REQUIRED WORK =
Where a line of the listing below includes the word "head", reproduce that line.

# Start of STORED ROWS

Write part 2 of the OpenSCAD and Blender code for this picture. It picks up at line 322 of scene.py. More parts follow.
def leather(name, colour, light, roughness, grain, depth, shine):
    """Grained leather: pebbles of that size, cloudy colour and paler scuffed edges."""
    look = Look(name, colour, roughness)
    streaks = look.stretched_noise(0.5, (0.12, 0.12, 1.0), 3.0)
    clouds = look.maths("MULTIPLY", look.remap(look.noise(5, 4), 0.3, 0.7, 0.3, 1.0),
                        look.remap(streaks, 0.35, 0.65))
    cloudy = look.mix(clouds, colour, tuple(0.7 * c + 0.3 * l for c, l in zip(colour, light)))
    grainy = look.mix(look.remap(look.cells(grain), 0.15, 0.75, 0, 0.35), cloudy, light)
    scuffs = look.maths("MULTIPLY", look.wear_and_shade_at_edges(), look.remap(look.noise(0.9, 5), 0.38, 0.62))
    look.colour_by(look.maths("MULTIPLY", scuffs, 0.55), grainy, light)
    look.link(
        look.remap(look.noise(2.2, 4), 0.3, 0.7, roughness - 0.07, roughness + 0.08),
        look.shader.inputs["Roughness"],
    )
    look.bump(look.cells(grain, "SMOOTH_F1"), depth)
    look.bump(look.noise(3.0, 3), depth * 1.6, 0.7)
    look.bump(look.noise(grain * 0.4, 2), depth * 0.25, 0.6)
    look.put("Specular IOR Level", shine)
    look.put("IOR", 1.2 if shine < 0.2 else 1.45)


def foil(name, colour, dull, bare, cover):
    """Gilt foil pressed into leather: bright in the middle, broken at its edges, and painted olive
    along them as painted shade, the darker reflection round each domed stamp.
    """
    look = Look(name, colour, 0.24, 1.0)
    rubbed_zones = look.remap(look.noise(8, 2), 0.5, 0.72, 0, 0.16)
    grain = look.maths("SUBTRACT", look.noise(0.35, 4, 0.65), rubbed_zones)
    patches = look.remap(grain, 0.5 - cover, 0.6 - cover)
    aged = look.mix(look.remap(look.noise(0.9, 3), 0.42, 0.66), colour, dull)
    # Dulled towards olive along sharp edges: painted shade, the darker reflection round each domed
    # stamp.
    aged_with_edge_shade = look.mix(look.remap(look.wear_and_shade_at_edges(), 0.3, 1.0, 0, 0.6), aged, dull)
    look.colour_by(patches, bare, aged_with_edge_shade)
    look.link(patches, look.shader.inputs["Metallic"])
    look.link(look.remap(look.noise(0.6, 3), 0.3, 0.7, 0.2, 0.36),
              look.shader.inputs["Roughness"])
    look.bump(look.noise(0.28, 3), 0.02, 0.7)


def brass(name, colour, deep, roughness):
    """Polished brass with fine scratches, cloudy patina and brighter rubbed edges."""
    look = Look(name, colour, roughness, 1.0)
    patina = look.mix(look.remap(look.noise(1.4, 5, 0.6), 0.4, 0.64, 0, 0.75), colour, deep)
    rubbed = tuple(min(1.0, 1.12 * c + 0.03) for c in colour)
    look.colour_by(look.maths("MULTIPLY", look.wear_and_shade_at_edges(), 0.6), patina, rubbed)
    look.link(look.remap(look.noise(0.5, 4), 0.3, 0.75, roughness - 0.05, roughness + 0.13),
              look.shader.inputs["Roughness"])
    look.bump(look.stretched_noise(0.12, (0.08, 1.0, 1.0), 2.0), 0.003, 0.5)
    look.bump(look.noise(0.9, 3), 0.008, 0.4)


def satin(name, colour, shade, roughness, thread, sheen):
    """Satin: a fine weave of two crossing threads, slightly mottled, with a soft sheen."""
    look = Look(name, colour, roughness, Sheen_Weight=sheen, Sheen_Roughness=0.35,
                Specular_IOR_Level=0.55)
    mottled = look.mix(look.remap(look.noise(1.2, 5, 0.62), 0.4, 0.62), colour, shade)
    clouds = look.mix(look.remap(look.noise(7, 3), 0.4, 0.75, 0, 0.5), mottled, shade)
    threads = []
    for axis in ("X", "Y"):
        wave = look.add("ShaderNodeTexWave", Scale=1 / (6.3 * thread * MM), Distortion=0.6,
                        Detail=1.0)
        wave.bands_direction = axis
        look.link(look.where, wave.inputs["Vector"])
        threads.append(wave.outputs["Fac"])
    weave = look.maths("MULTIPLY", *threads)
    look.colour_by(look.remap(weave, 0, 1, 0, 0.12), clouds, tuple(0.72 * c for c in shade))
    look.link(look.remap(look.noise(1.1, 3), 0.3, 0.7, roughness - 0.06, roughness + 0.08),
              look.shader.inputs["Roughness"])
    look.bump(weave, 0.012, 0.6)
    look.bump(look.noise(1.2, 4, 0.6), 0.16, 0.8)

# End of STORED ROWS
# Start of STORED ROWS

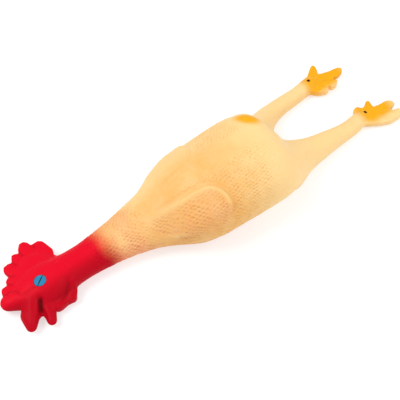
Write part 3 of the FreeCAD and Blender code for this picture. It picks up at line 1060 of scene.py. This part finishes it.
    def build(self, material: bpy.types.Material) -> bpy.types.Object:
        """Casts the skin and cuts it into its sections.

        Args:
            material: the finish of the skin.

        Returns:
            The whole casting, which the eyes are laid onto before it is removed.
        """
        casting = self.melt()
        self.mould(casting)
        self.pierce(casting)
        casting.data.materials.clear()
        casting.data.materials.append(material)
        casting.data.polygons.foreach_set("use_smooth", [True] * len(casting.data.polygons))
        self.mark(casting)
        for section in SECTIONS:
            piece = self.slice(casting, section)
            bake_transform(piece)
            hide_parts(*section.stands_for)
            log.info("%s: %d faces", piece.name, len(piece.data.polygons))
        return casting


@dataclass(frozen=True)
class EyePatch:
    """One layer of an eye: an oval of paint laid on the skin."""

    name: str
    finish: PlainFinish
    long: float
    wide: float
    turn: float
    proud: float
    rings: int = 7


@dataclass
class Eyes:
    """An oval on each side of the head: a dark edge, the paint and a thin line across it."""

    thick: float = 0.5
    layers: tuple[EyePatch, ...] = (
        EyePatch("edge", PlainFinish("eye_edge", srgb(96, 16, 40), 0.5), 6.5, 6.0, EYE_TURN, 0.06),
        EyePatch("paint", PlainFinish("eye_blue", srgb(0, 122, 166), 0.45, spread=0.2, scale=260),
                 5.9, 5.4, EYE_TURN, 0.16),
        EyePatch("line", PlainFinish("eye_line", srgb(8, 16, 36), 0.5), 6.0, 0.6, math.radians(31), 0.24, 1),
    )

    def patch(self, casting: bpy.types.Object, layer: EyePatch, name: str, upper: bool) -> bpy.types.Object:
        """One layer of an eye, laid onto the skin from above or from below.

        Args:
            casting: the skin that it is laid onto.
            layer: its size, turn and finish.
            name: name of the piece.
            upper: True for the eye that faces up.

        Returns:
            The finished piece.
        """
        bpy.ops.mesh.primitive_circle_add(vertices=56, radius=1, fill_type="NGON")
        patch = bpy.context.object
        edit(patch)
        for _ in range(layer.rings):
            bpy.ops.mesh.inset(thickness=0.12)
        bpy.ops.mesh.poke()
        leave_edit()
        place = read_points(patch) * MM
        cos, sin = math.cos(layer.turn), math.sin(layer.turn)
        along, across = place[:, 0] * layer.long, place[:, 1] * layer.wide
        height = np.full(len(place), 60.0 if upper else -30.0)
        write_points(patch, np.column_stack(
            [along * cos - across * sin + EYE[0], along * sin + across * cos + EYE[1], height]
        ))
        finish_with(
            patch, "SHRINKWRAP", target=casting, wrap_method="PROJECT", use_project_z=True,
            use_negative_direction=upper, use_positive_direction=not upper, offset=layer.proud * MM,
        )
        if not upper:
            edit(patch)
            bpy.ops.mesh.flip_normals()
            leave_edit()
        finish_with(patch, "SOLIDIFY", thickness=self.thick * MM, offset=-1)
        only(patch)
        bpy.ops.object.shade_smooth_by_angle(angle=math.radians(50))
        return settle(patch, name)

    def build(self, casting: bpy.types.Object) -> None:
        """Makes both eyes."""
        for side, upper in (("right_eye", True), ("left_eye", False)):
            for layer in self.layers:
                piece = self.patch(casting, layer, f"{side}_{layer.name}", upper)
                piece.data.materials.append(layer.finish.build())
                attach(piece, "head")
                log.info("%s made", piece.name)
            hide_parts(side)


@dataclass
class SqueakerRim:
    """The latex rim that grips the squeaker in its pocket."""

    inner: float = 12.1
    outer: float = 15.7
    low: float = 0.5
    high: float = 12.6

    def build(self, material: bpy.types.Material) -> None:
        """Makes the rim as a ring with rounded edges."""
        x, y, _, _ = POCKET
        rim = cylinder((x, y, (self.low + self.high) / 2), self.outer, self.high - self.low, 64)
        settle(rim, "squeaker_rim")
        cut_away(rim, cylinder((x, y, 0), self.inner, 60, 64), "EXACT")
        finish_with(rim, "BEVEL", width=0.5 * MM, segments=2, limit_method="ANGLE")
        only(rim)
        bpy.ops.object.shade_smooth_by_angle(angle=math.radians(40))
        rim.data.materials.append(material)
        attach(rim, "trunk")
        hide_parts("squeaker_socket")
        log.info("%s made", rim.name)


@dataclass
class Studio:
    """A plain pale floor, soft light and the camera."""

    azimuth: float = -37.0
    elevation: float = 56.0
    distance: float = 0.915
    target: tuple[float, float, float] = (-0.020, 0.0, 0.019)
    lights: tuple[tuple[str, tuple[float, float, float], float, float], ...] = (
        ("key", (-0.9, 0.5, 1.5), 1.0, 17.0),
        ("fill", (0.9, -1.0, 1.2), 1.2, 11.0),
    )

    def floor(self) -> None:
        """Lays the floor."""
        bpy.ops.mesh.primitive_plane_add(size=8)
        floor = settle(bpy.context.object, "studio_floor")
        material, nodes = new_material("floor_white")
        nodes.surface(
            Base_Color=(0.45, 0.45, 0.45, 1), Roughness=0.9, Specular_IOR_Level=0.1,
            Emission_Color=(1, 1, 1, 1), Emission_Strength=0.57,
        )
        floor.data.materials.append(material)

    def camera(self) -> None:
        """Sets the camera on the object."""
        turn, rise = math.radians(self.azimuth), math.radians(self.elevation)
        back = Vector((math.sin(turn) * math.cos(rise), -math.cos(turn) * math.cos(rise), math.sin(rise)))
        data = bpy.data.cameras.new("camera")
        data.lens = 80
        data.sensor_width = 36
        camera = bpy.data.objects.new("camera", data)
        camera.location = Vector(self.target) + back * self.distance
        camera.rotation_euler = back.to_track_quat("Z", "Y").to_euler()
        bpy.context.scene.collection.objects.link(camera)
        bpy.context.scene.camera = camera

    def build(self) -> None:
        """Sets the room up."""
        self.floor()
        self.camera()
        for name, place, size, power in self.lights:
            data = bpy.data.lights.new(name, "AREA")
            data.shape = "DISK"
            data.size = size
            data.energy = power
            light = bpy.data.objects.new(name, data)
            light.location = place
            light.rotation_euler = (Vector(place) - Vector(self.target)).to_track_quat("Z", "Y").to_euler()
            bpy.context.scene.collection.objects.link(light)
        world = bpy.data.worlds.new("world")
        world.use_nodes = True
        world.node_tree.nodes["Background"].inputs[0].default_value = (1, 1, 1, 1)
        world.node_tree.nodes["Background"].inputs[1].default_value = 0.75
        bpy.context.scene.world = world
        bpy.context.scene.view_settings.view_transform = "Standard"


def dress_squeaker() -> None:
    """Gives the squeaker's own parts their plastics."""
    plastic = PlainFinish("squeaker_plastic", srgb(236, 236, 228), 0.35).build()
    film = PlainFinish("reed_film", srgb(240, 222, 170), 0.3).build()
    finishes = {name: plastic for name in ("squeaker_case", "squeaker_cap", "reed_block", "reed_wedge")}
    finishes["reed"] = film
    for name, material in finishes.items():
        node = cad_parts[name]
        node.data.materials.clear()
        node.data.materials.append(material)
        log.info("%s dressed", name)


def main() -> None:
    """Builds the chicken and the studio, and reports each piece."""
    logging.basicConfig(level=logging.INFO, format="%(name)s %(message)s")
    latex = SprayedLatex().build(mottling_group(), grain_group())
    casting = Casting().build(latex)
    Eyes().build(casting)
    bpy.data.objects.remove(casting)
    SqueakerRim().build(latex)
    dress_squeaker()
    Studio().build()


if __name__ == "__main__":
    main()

# End of STORED ROWS
# Start of STORED ROWS

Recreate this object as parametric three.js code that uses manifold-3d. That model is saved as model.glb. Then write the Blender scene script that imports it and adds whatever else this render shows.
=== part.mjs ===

# End of STORED ROWS

THE RESULT =
    """An oval on each side of the head: a dark edge, the paint and a thin line across it."""
                attach(piece, "head")